Regardless of where or with whom he performs, Simon knows firsthand a musician must learn notes and scales and how to play an instrument. But that is not enough to actually make music, he said. So, in that same vein, Simon instructs art students at Notre Dame in brush strokes and color theory and how to use graphic software, but he also teaches them how to create art.

Many students of drawing, painting and design, Simon said, come to the College as “doers.”  He strives to show them the relationship between doing, seeing and thinking.

“Like with music and similar subjects, art requires a degree of discipline and rehearsal in order to develop the ability to see,” he said.

So Simon uses music as one of his methods to help students develop a sense of inner sight. And then he teaches his classeshow to translate such vision, through technical skills, into an outward object of beauty others will not just observe but with which they will share sentiment.

“One of the first questions I ask my classes in the beginning of the semester is, ‘Who plays a musical instrument?’ More and more these days, students are raising their hands,” Simon said. “In the classroom or studio, I think of the many analogous and complementary ideas that art and music share and how the creative process draws on so many resources, involving numerous connections and ideas.”

Simon, who also has taught art at the Cleveland Institute of Art, Kent State University, Cleveland State University and Cuyahoga Community College, said Notre Dame’s diverse students and faculty, in particular, brought him to the College nearly eight years ago. And the connections he makes with them keep him here.

“No sooner do you walk through the doors at Notre Dame, you are collaborating with someone, sharing ideas and experiences,” Simon said.

Simon’s personal link between art and music also is indicative of an association he shares with one of his mentors, renowned artist, sculptor and industrial designer Viktor Schreckengost. Simon had the rare opportunity to get to know the icon while Simon was teachingat the Cleveland Institute of Art.

Simon said, among other things, he asked Schreckengost whether the creator saw himself as an artist or a designer.

“He looked at me and said, ‘I’m Viktor Schreckengost.’ But he was a very humble man. This was not ego or self involvement,” Simon said. “And in that little moment was an emblem of the creative process. He is himself, a whole person, with both─and more─interests.

“He was curious about everything, and that is what keeps us human and alive throughout our lives,” Simon added.
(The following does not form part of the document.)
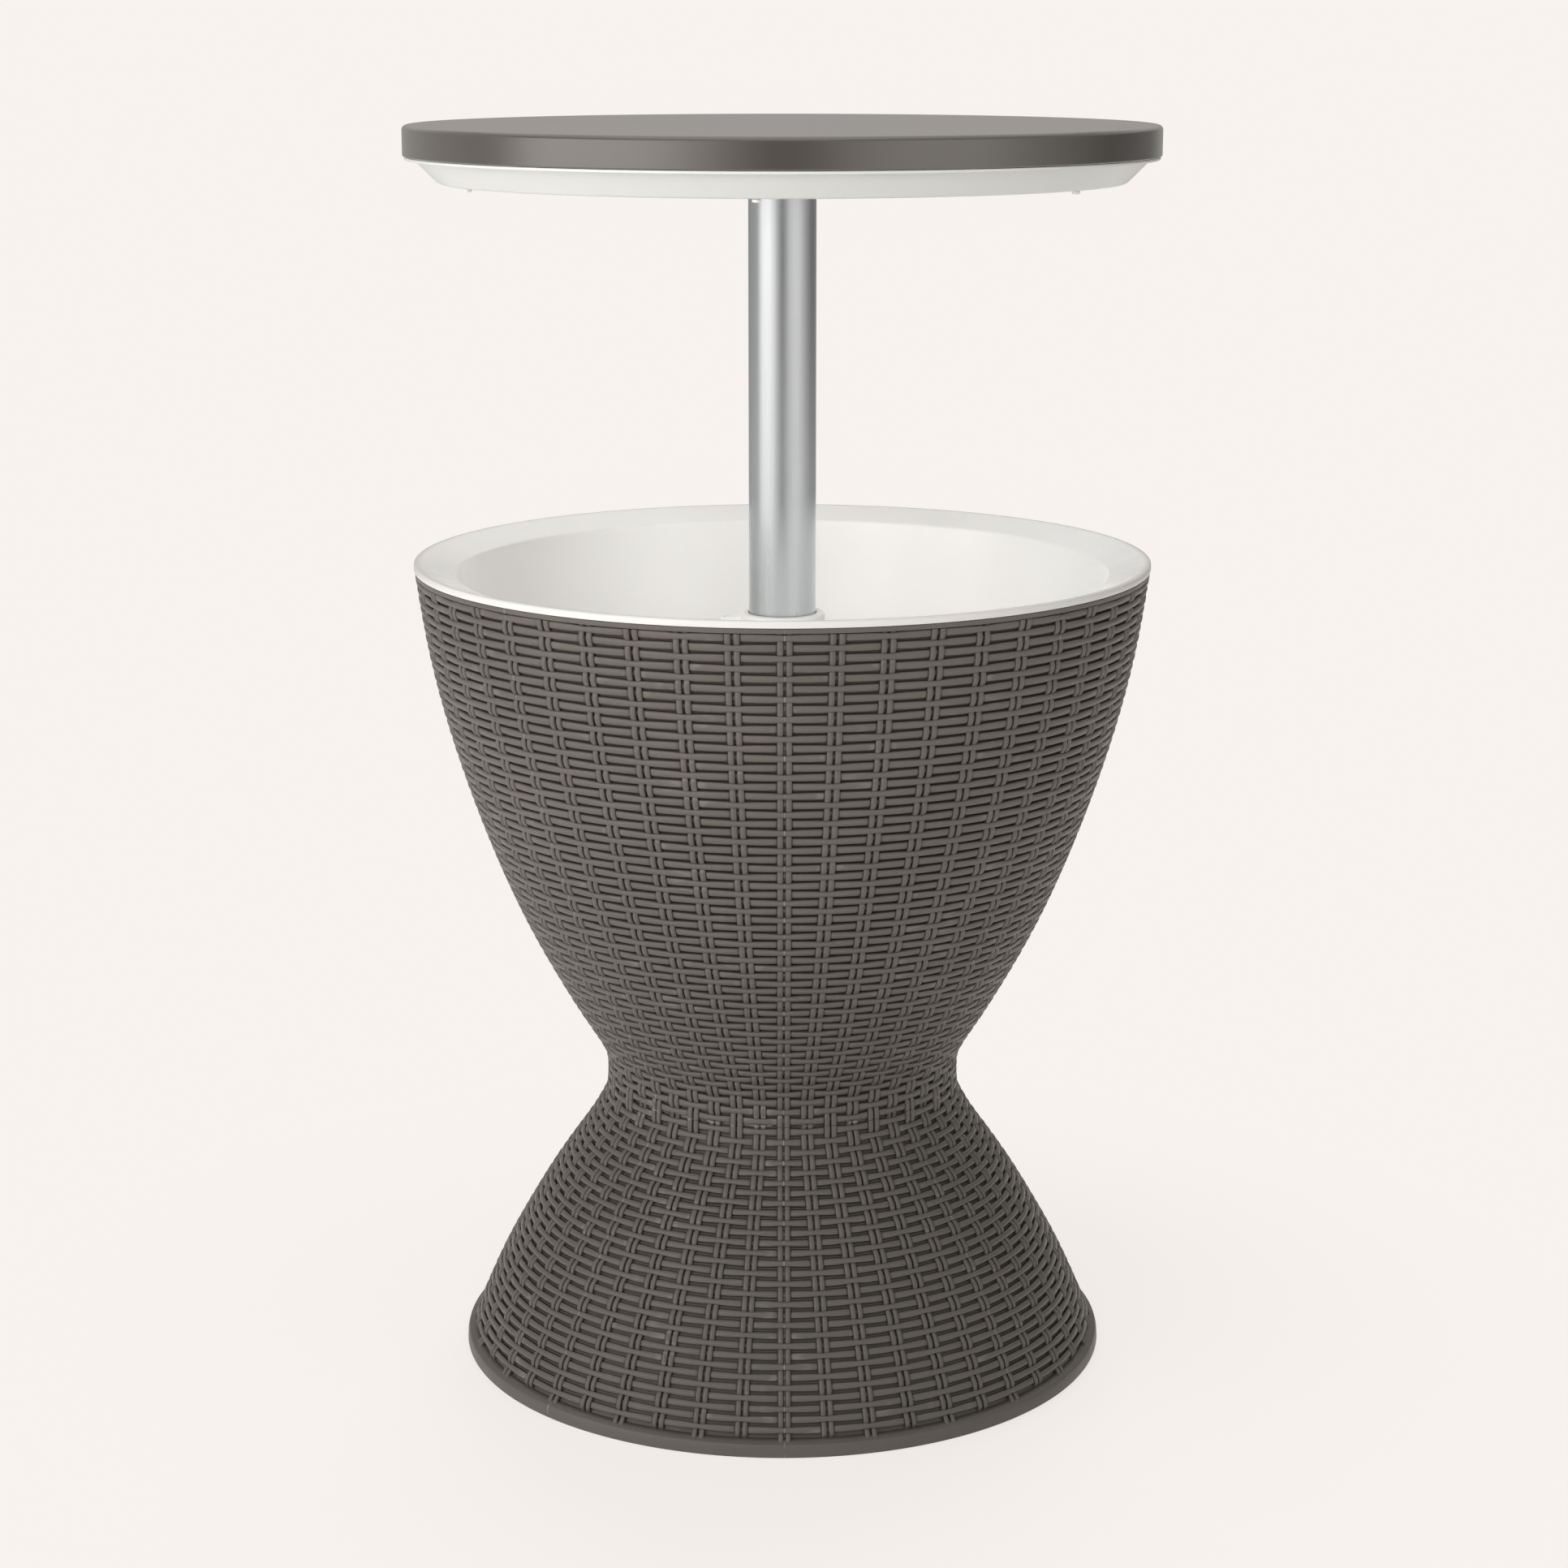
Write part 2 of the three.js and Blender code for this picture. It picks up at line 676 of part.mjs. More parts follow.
// Tray: flange under the plate's skirt, cone and flat bottom with holes for pole, screws and pads
function topTray() {
  const coneSlant = Math.hypot(trayConeRun, trayDrop);
  const coneShift = (trayWall * coneSlant) / trayDrop;
  const coneTop = trayBottomRadius + trayConeRun;
  const coneRise = (height) => ((height - trayFlangeBottom) * trayConeRun) / trayDrop;
  const outline = [
    [hubSocketBore, trayBottom],
    [trayBottomRadius - trayFillet, trayBottom],
    [
      trayBottomRadius + trayFillet * (trayConeRun / coneSlant),
      trayBottom + trayFillet * (trayDrop / coneSlant),
    ],
    [coneTop, trayFlangeBottom],
    [plateRadius - trayFlangeInset, trayFlangeBottom],
    [plateRadius - trayFlangeInset, trayFlangeTop],
    [coneTop - coneShift + coneRise(trayFlangeTop), trayFlangeTop],
    [coneTop - coneShift + coneRise(trayFloorTop), trayFloorTop],
    [hubSocketBore, trayFloorTop],
    [hubSocketBore, trayBottom],
  ];
  const low = trayBottom - overrun;
  const high = trayFloorTop + overrun;
  const screwPlaces = [...trayScrewPlaces, ...hubScrewPlaces];
  const cuts = [
    ...screwPlaces.map(([x, y]) => bar(screwHoleRadius, low, high, x, y)),
    ...padPlaces.map(([x, y]) => bar(padStemRadius + seatGap, low, high, x, y)),
  ];
  return shaped(revolve(outline, shellSides), [], cuts);
}

// Pan head screw driven upwards, its head seated under the given height
function screw(seat, length, x, y) {
  const headTop = seat - seatGap;
  const outline = [
    [0, headTop - screwHeadHeight],
    [screwHeadRadius, headTop - screwHeadHeight],
    [screwHeadRadius, headTop],
    [screwShankRadius, headTop],
    [screwShankRadius, headTop + length],
    [0, headTop + length],
  ];
  return revolve(outline, smallSides).translate(x, y, 0);
}

// Rest pad: a small button under the tray with a stem pushed into its floor
function restPad(x, y) {
  const top = trayBottom - seatGap;
  const outline = [
    [0, top - padHeight],
    [padRadius, top - padHeight],
    [padRadius, top],
    [padStemRadius, top],
    [padStemRadius, top + padStemLength],
    [0, top + padStemLength],
  ];
  return revolve(outline, smallSides).translate(x, y, 0);
}

// Drain plug: stem in the floor's bore, head above the seal and a grip bar
function drainPlug() {
  const headBottom = bucketFloorTop + drainSealThickness + seatGap * 2;
  const headTop = headBottom + drainHeadThickness;
  const outline = [
    [0, headBottom - drainPlugLength],
    [drainPlugRadius, headBottom - drainPlugLength],
    [drainPlugRadius, headBottom],
    [drainHeadRadius, headBottom],
    [drainHeadRadius, headTop],
    [0, headTop],
  ];
  const grip = block(
    [-drainGripWidth / 2, -drainGripLength / 2, headTop - drainHeadThickness / 2],
    [drainGripWidth / 2, drainGripLength / 2, headTop + drainGripHeight],
  );
  return shaped(revolve(outline, tubeSides), [grip], []).translate(...drainPlace, 0);
}

addPiece('base_shell', baseShell(), wickerGrey);
addPiece('bucket_shell', bucketShell(), wickerGrey);
addPiece('bucket_liner', bucketLiner(), bucketWhite);
addPiece('guide_bush', guideBush(), bushWhite);
addPiece('lock_collar', lockCollar(), bushWhite);
addPiece('glide_sleeve', ring(poleGuideBore, sleeveRadius, poleBottom, sleeveTop, tubeSides), bushWhite);
addPiece('pole_tube', poleTube(), satinAluminium);
addPiece('end_plug', endPlug(), bushWhite);
addPiece(
  'end_plug_rivet', crossBar(rivetRadius, poleRadius - rivetEndInset, poleBottom + rivetHeight), screwSteel,
);
addPiece('top_hub', topHub(), bushWhite);
addPiece('pole_pin', crossBar(hubPinRadius, hubSocketRadius, hubBottom + hubPinHeight), screwSteel);
addPiece('top_plate', topPlate(), plateGrey);
addPiece('top_tray', topTray(), bucketWhite);
hubScrewPlaces.forEach(([x, y], i) => {
  addPiece(`hub_screw_${i + 1}`, screw(trayBottom, hubScrewLength, x, y), screwSteel);
});
trayScrewPlaces.forEach(([x, y], i) => {
  addPiece(`tray_screw_${i + 1}`, screw(trayBottom, trayScrewLength, x, y), screwSteel);
});
padPlaces.forEach(([x, y], i) => {
  addPiece(`rest_pad_${i + 1}`, restPad(x, y), bushWhite);
});
jointScrewPlaces.forEach(([x, y], i) => {
  addPiece(`joint_screw_${i + 1}`, screw(baseDeckUnderside, jointScrewLength, x, y), screwSteel);
});
addPiece('drain_plug', drainPlug(), plateGrey);
const sealBottom = bucketFloorTop + seatGap;
const seal = ring(
  drainPlugRadius + seatGap, drainSealRadius, sealBottom, sealBottom + drainSealThickness, tubeSides,
);
addPiece('drain_seal', seal.translate(...drainPlace, 0), sealRubber);

export default part;
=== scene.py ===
import math
from collections import namedtuple

import bpy
import numpy as np
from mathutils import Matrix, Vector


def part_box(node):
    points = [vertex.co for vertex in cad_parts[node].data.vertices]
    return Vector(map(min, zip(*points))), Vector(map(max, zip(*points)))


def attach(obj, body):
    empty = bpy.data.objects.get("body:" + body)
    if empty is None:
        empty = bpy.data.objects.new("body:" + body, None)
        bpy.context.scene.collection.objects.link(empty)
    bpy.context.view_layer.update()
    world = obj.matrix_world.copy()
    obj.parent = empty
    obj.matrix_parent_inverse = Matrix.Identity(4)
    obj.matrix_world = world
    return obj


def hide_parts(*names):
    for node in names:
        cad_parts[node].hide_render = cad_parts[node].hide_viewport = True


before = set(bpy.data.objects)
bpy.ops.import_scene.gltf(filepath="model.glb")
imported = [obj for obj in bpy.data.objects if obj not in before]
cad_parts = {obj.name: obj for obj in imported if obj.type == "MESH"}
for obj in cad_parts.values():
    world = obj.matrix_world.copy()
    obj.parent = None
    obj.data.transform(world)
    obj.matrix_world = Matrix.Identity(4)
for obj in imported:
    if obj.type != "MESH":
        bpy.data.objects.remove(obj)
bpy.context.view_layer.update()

# All lengths are in millimetres until a mesh is made of them
MM = 0.001
X, Y, Z = range(3)
FULL_TURN = 2 * math.pi
WELD = 1e-4
TINY = 1e-9


def ends(node, axis=Z):
    """Lowest and highest reach of a frame node along an axis, in millimetres."""
    return [corner[axis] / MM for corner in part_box(node)]


def extent(node):
    """Radius, foot and head of a round frame node whose middle is the axis."""
    return ends(node, X)[1], *ends(node)


def upright(node):
    """Centre in plan, radius, foot and head of a small round frame node that stands off the axis."""
    (left, right), (front, back), (foot, head) = (ends(node, axis) for axis in (X, Y, Z))
    return ((left + right) / 2, (front + back) / 2), (right - left) / 2, foot, head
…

A similar seeking, reflecting and experiencing also keep Simon crafting art and music─and modeling both the technical proficiency and creative process for his students.

Simon’s visual art has received honors from various groups, ranging from the Cain Park Arts Festival to the Ohio Arts Council, where one of his works entitled “Light’s Path” was accepted into the Lake Erie West Ohio Arts Council International Exhibition that travelled to Hungary, Poland, Ukraine, Russia, Spain and Japan. He exhibits from time to time in local venues like the Valley Art Center and is a member of the St. Paul’s South Wing Gallery Committee in Cleveland Heights.

He also has designed CD covers for the Cleveland Jazz Orchestra and Panoramicas Chamber Group.

In addition to Hot Djang!, which performs regularly at Rockefeller’s, as well as The Barking Spider in University Circle in Cleveland, Simon plays violin with Gene’s Hot Jazz, the house band at Loganberry Books in Shaker Heights, and the local self-described alternative world beat folk rock group Uzizi at area venues.  

He and his music, as well as his art, also grace the national stage. In March Simon traveled to Washington, D.C., to entertain with the Forest City String Band, and he and Hot Djang! will perform at a music festival in Elkins, W.Va., in November of this year.

Simon also has recorded a CD, “A Storm Along the Mississippi,” with his late father accompanying him on piano.